In our opinion, the matter is squarely covered by a decision of the cognate Bench of this Court in the case of CIT vs. Society of the Sisters of St. Anne (1984) 16 Taxman 400 (Kar.) and (1984) 146 ITR 28, wherein the coordinate Bench of this Court held that even the depreciation not involving any cash outflow is also in the character of expenditure and therefore such depreciation is nothing but decrease in the value of property through wear and tear, deterioration or obsolescence and the allowance made for that purpose in the books of accounts were deemed to be the application of funds for the purpose of Sec. 11 of the Act. The relevant portion of the said judgment is also quoted below for ready reference:
"11. Mr. Srinivasan, however, urged that there are enough indications in Section 11 to exclude the mercantile system of accounting. The learned counsel relied upon sections 11(1)(a) and 11(4) in support of his contention. We do not think that there is anything in these sub-sections to support the contention of Mr. Srinivasan. Explanation to section 11(1)(a) on the contrary takes note of the income not received in a particular year. It lends support to the contention of the assessee that accounting need not only be on cash basis. Section 11(4) is not intended to explain how the accounts of the business undertaking should be maintained. It is intended only to bring to tax the excess income computed under the provisions of the Act in respect of business undertaking.
M/s. Green Wood High Trust, Bangalore
Page 5 of 7 12. The depreciation if it is not allowed as necessary deduction for computing the income from the charitable institutions, then there is no way to preserve the corpus of the trust for deriving the income. The Board also appears to have understood the `income' under section 11(1) in its commercial sense. The relevant portion of the Circular No.5XX-6 of 1968, dated 19-6- 1968 (See Taxmann's Direct Taxes Circulars, Vol. 1, 1980 edn. P.85) reads:
"Where the trust derives income from house property, interest on securities, capital gains, or other sources, the word `income' should be understood in its commercial sense, i.e., book income, after adding back any appropriations or applications thereof towards the purposes of the trust or otherwise, and also after adding back any debits made for capital expenditure incurred for the purposes of the trust or otherwise.
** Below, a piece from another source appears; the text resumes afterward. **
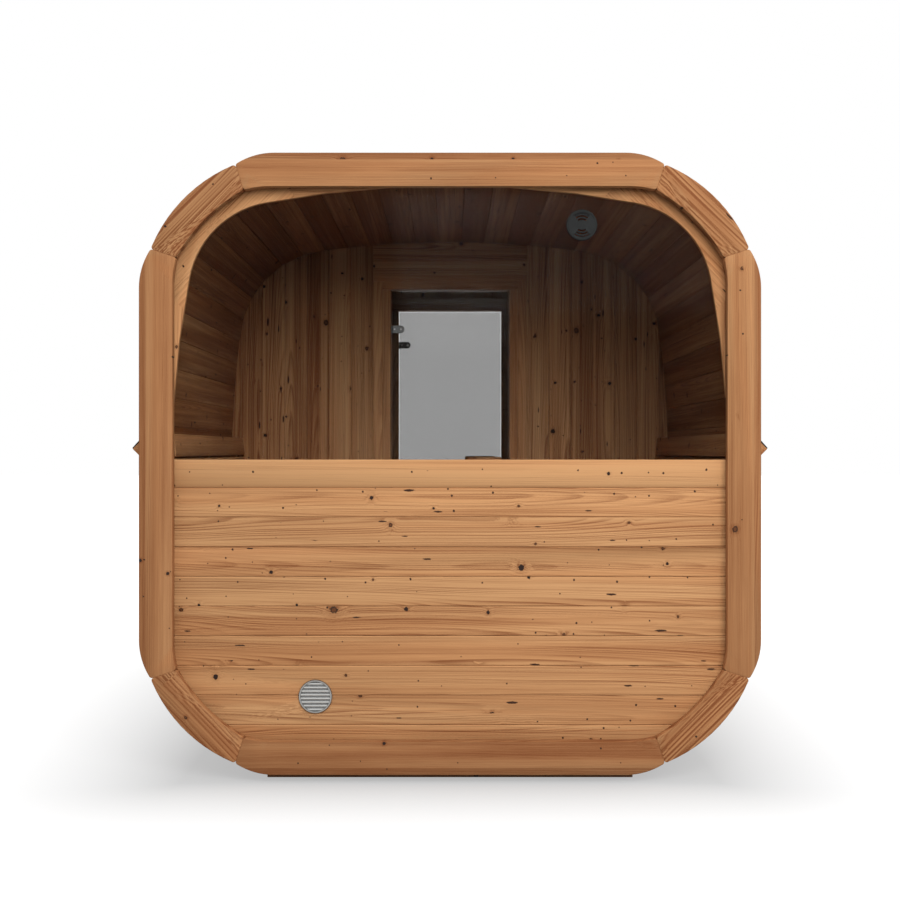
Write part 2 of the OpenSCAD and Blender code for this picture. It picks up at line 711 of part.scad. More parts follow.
// Handle: a wooden bar on two posts, on each face of the glass
module door_handle(from) {
    post_in = handle_l / 2 - handle_post_d;
    mid_z = floor_z + handle_up - handle_h / 2;
    color(dark_wood) translate([door_w / 2 - handle_in, leaf_face(from), mid_z]) rotate([90, 0, 0])
        for (face = [[0, -1], [glass_t, 1]]) translate([0, 0, face[0]]) {
            for (side = [-1, 1]) translate([side * post_in, 0, face[1] < 0 ? -handle_gap : 0])
                cylinder(h = handle_gap, d = handle_post_d);
            translate([0, 0, face[1] < 0 ? -handle_gap - handle_t : handle_gap])
                linear_extrude(handle_t) polygon(rounded([for (corner = [[-1, -1], [1, -1], [1, 1], [-1, 1]])
                    [corner[0] * handle_l / 2, corner[1] * handle_h / 2, handle_h / 4]]));
        }
}
module inner_door_glass() { door_glass(partition_from); }
module inner_door_hinges() { door_hinges(partition_from); }
module inner_door_brackets() { door_brackets(partition_from); }
module inner_door_handle() { door_handle(partition_from); }
module outer_door_glass() { door_glass(front_wall_from); }
module outer_door_hinges() { door_hinges(front_wall_from); }
module outer_door_brackets() { door_brackets(front_wall_from); }
module outer_door_handle() { door_handle(front_wall_from); }

// Floors: boards along the cabin on joists that are hollowed to the shell
wall_play = 3;
module deck(from, to, joists) {
    count = ceil(shell_half / (deck_w + deck_gap));
    color(wood) intersection() {
        inside_shell(from, to);
        union() {
            for (k = [-count:count])
                translate([k * (deck_w + deck_gap) - deck_w / 2, from + wall_play, floor_z - deck_t])
                    cube([deck_w, to - from - 2 * wall_play, deck_t]);
            for (k = [0:joists - 1])
                translate([-shell_half, from + wall_play
                           + k * (to - from - 2 * wall_play - joist_w) / (joists - 1), shell_low_z - 1])
                    cube([2 * shell_half, joist_w, floor_z - deck_t - shell_low_z + 1]);
        }
    }
}
module room_floor() { deck(room_y, partition_from - jamb_out, 4); }
module vestibule_floor() { deck(partition_to + jamb_out, front_wall_from - jamb_out, 3); }

// Benches: slats along the room on frames of a rail and a leg
bench_from = room_y + wall_play;
bench_to = partition_from - wall_play;
bench_frames = 3;
bench_front = shell_half - bench_depth;
bench_top = floor_z + bench_h;
frame_end_in = 60;
frame_front_in = 12;
function frame_place(k) = bench_from + frame_end_in +
    k * (bench_to - bench_from - 2 * frame_end_in - leg_w) / (bench_frames - 1);
module right_bench() {
    color(light_wood) intersection() {
        inside_shell(bench_from, bench_to);
        union() {
            for (k = [0:slat_count - 1])
                translate([bench_front + k * (slat_w + slat_gap), bench_from, bench_top - slat_t])
                    cube([slat_w, bench_to - bench_from, slat_t]);
            for (k = [0:bench_frames - 1]) translate([bench_front + frame_front_in, frame_place(k), 0]) {
                translate([0, 0, bench_top - slat_t - bench_rail_h])
                    cube([shell_half, leg_w, bench_rail_h]);
                translate([0, 0, floor_z]) cube([leg_w, leg_w, bench_h - slat_t]);
            }
        }
    }
}
module left_bench() { mirror([1, 0, 0]) right_bench(); }
// Backrests: leaning slats on wedges that stand on the side wall
backrest_top = bench_top + backrest_up;
backrest_x = shell_half - backrest_in;
wedge_in = 10;
wedge_deep = 150;
module right_backrest() {
    rise = backrest_slat + slat_gap;
    length = backrest_count * rise - slat_gap;
    color(light_wood) intersection() {
        inside_shell(bench_from, bench_to);
        translate([backrest_x, 0, backrest_top]) rotate([0, backrest_lean, 0]) {
            for (k = [0:backrest_count - 1])
                translate([0, bench_from, -k * rise - backrest_slat])
                    cube([slat_t, bench_to - bench_from, backrest_slat]);
            for (k = [0:bench_frames - 1])
                translate([slat_t, frame_place(k), wedge_in - length])
                    cube([wedge_deep, leg_w, length - 2 * wedge_in]);
        }
    }
}
module left_backrest() { mirror([1, 0, 0]) right_backrest(); }

rear_ring_top_beam();
rear_ring_bottom_beam();
rear_ring_side_beams();
rear_ring_corner_timbers();
front_ring_top_beam();
front_ring_bottom_beam();
front_ring_side_beams();
front_ring_corner_timbers();
roof_staves();
floor_staves();
left_side_staves();
right_side_staves();
upper_corner_staves();
lower_corner_staves();
roofing();
drip_battens();
bearers();
rear_wall_boards();
rear_sill_rail();
rear_window_frame();
rear_window_glass();
rear_wall_grille();
rear_window_vent();
partition_left_boards();
partition_right_boards();
partition_over_door();
inner_door_frame();
inner_door_brackets();
inner_door_glass();
inner_door_hinges();
inner_door_handle();
front_wall_left_boards();
front_wall_right_boards();
front_wall_over_door();
outer_door_frame();
outer_door_brackets();
outer_door_glass();
outer_door_hinges();
outer_door_handle();
left_bench();
right_bench();
left_backrest();
right_backrest();
room_floor();
vestibule_floor();
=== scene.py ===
"""Dresses the sauna cabin: knotty heat-treated boards, tinted panes, roofing felt and fittings,
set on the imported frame, with a pale floor, soft lamps and the photograph's camera."""

import json
import math

import bmesh
import bpy
import numpy as np
from bpy.props import FloatProperty, FloatVectorProperty, IntProperty, PointerProperty
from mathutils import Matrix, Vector

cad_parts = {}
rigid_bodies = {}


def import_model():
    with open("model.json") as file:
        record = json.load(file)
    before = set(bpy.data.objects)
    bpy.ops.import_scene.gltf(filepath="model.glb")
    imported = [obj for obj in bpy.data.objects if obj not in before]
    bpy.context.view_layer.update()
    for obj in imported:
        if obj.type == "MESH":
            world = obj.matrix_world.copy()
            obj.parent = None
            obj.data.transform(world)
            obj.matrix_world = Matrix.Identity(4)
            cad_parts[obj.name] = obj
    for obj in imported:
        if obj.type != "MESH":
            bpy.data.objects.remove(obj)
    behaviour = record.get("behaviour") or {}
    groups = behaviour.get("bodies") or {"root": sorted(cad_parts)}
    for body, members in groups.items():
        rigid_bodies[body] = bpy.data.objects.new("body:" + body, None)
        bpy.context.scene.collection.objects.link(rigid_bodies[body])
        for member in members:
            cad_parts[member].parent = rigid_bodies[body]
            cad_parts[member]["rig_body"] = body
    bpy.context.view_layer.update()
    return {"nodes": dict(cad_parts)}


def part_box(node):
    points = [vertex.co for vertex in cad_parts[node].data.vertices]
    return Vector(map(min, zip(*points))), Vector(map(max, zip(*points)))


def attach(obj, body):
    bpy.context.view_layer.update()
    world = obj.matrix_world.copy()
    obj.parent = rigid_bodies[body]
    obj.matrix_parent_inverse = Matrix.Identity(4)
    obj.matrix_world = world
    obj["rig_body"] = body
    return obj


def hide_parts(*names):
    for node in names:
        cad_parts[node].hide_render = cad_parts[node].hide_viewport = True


bl_info = {
    "name": "Sauna cabin dressing",
    "version": (1, 0, 0),
    "blender": (4, 5, 0),
    "location": "3D View > Sidebar > Sauna",
    "description": "Boards, panes, roofing and fittings for the sauna cabin",
    "category": "Object",
}

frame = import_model()

# The cabin's rounded square, in metres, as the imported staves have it
SHELL_HALF = 1.097
SIDE_RADIUS = 4.85
CORNER_RADIUS = 0.473
SHELL_CENTRE_Z = 1.18
STAVE_THICKNESS = 0.042
RING_HALF = 1.15
FOOT_HALF_WIDTH = 1.0
FOOT_HALF_LENGTH = 1.5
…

It should be noted, in this connection, that the amounts so added back will become chargeable to tax under section 11(3) to the extent that they represent outgoings for purposes other than those of the trust. The amounts spent or applied for the purposes of the trust from out of the income, computed in the aforesaid manner, should not be less than 75 per cent of the latter, if the trust is to get the full benefit of the exemption under section 11(1)."
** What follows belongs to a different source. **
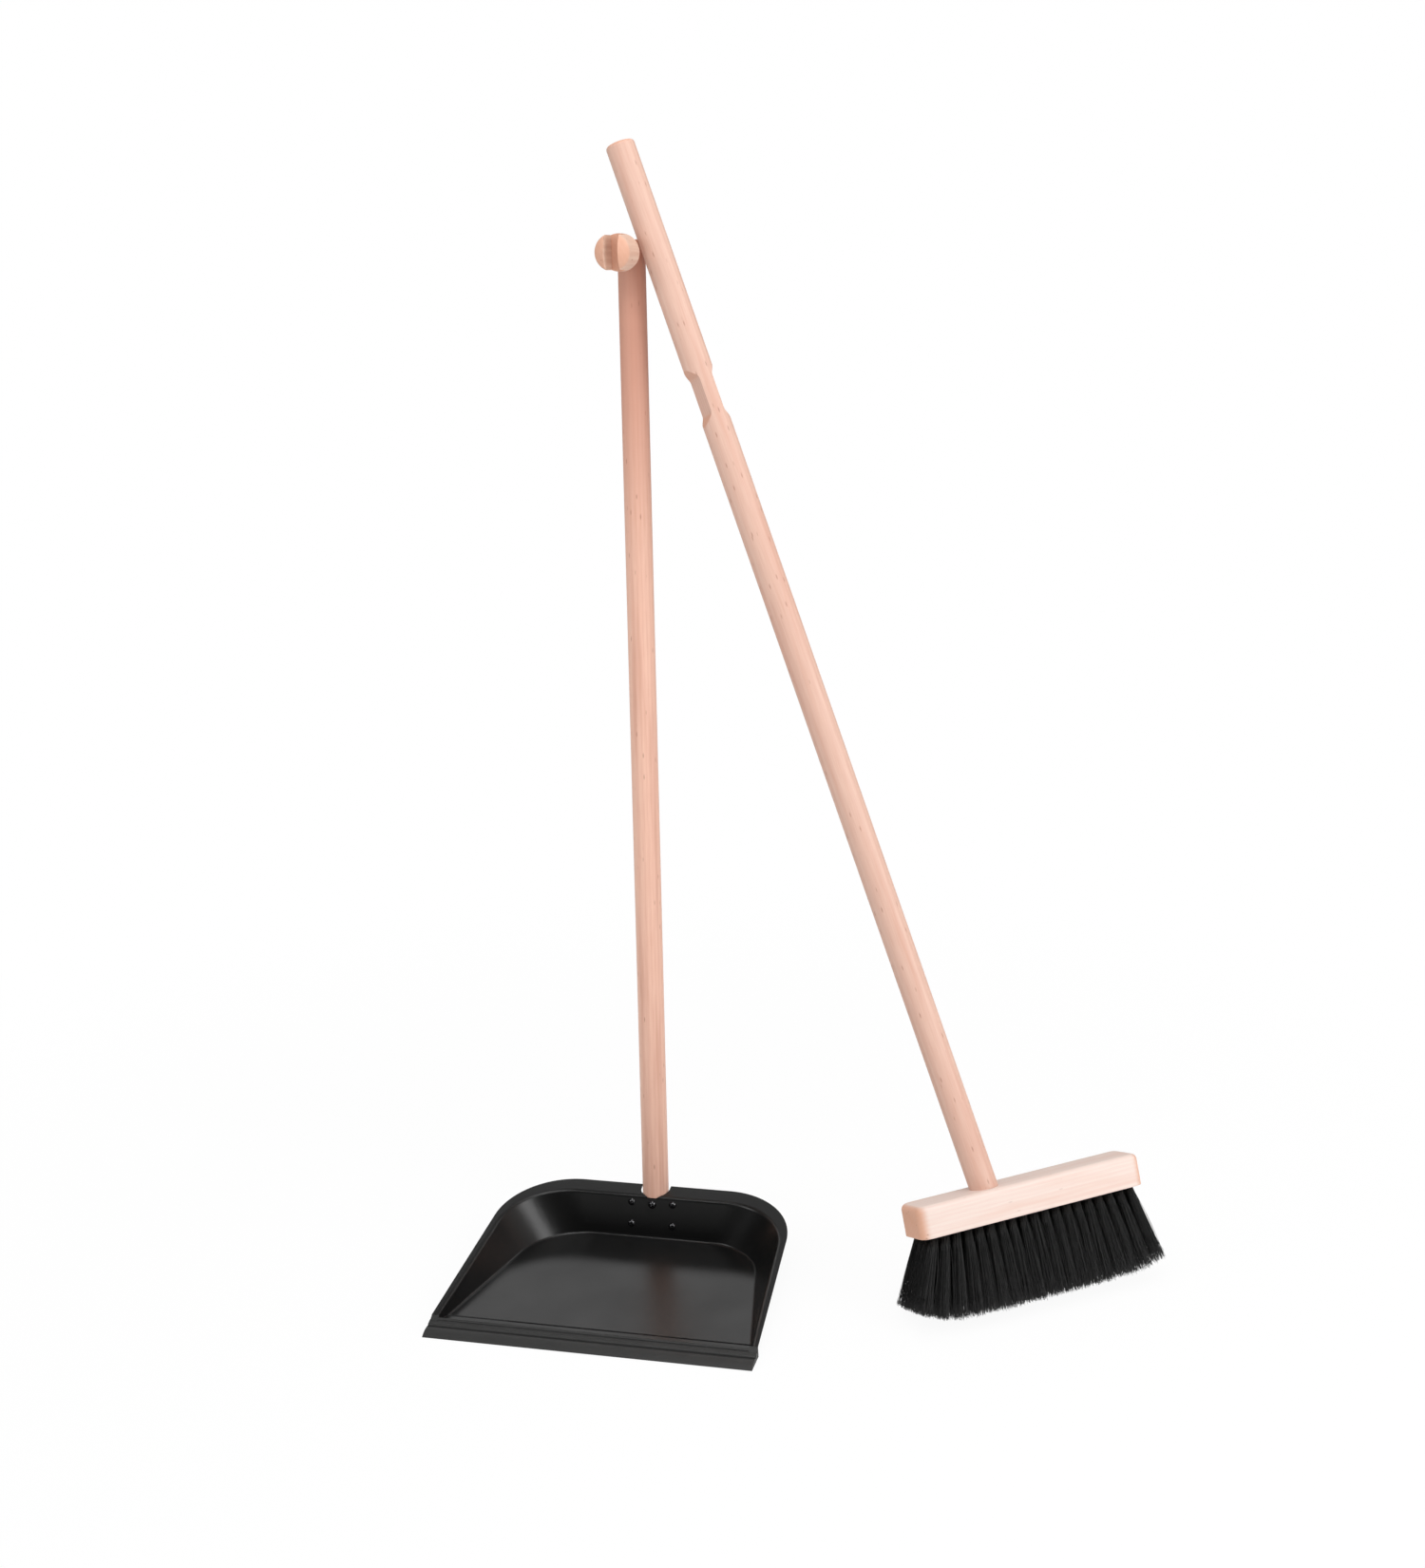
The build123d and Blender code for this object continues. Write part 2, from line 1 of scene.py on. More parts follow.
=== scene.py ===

In CIT v. Trustee of H.E.H. The Nizam's Supplemental Religious Endowment Trust (1981) 127 ITR 378, the Andhra Pradesh High Court has accepted the accounts maintained in respect of the trust in conformity with the principles of accountancy for the purposes of determining the income derived from the property held in trust."
In view of the aforesaid findings of the learned Tribunal, allowing any expenditure of the earlier year which has been brought forward and set off in the year under consideration, is a justified finding of fact based on the correct interpretation of law and the judgment relied upon by it rendered by the cognate Bench. Therefore, the same does not call for interference. A similar view was also taken by the Division Bench of Bombay High Court in Commissioner of Income-tax v. Institute of Banking (2003) 264 ITR 110, wherein the Division Bench of Bombay High Court held that the income derived from the trust property has also got to be computed on commercial principles and if commercial principles are applied, then adjustment of expenses incurred by the trust for charitable and religious purposes in the earlier years against the income earned by the trust in the subsequent year will have to be regarded as application of income of the trust for charitable and religious purposes in the subsequent year. The relevant portion of M/s. Green Wood High Trust, Bangalore
Page 6 of 7 the said judgment of Bombay High Court is also quoted below for ready reference :
"Normal depreciation can be considered as a legitimate deduction in computing the real income of the assessee on general principles or under section 11(1)(a) of the Income- tax Act, 1961. Income of a charitable trust derived from building, plant and machinery and furniture is liable to be computed in a normal commercial manner although the trust may not be carrying on any business and the assets in respect whereof depreciation is claimed may not be business assets. In all such cases, section 32 of the Act providing for depreciation, for computation of income derived from business or profession is not applicable. However, the income of the trust is required to be computed under section 11 on commercial principles after providing for allowance for normal depreciation and deduction thereof from the gross income of the trust. Income derived from the trust property has also got to be computed on commercial principles and if commercial principles are applied, then adjustment of expenses incurred by the trust for charitable and religious purposes in the earlier years against the income earned by the trust in the subsequent year will have to be regarded as application of income of the trust for charitable and religious purposes in the subsequent year in which adjustment had been made having regard to the benevolent provisions contained in section 11 of the Act and such adjustment will have to be excluded from the income of the trust under section 11(1)(a)."
In view of the controversy covered by the above decisions of this Court, we are of the opinion that the substantial question of law as suggested by the appellants does not now arise for our further consideration in the present appeal.”
We notice that the Ld CIT(A) has followed the binding decision rendered by Hon’ble jurisdictional Karnataka High Court and further the jurisdictional High Court has decided an identical issue in assessee’s favour in the assessee’s own case. Accordingly, we do not find any reason to interfere with the order passed by Ld CIT(A) on this issue.
M/s. Green Wood High Trust, Bangalore Page 7 of 7 6. In the result, the appeal filed by the revenue is dismissed.
Order pronounced in the open court on 25th Oct, 2021.